Folkloristisch getanzt werden durfte auch, hier vom Chor selbst zu Anfang des dritten Akts, geschickt arrangiert. Bizet hätte damit seinerzeit durchaus die demokratisierende Selbstvergewisserung des Pariser Bürgertums bestens bedient, wie es ihm mit seinem ständigen Vexierspiel schönster, natürlich auch dunkelster Klangfarben in dieser dynamisch-stimmlichen Effektoper gelungen wäre, die Hörer zu bezaubern: sirrende Streicher, instrumentale Sololinien, gar eine Barkarole und immer wieder das Tutti, aus dem heraus die ebenso verzweifelten, aufgewühlten wie lyrischen, dann wieder sehr pastoralen, gesanglich immer alles fordernden Linien sämtlicher Solisten und des sie voluminös ummantelnden Chors aufsteigen.

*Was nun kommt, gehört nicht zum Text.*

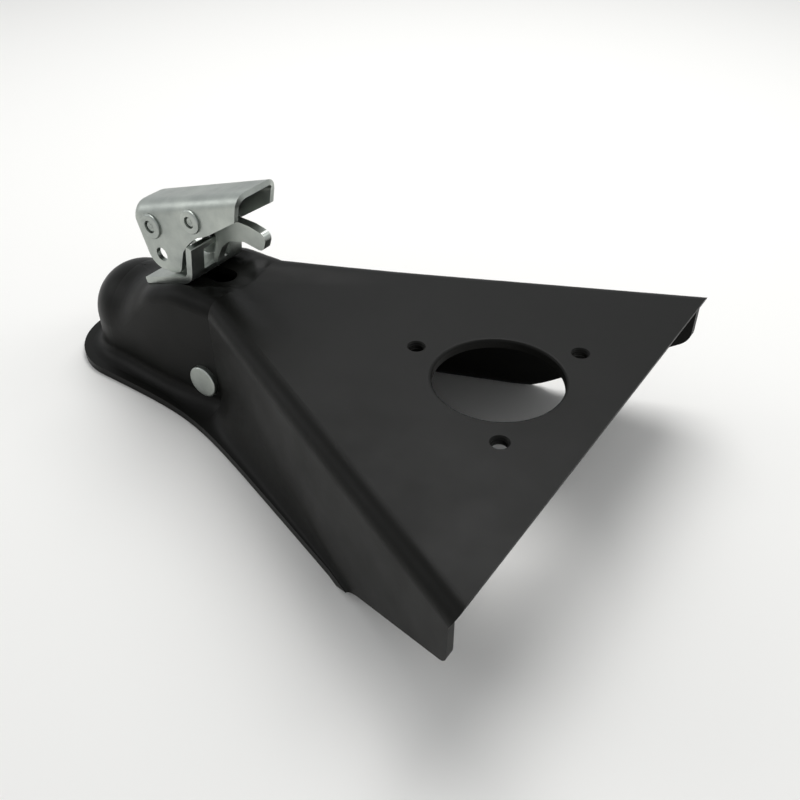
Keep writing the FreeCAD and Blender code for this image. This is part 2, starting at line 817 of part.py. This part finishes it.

Horstkottes schauspielerfahrene Personenregie, der Darstellungsdrang der wunderbaren Besetzung, allen voran die expressive Sopranistin Mercedes Arcuri als Maria, der mental wie auch stimmlich starke Bass Tomasz Wija als Ivan und immer wieder der hervorragend eingestimmte Chor ließen letztlich dem Werk seinen Kunstrang über dem tatsächlichen Toben der heutigen Welt. Vergessen wurde Letzteres nicht. Das war auch gut so.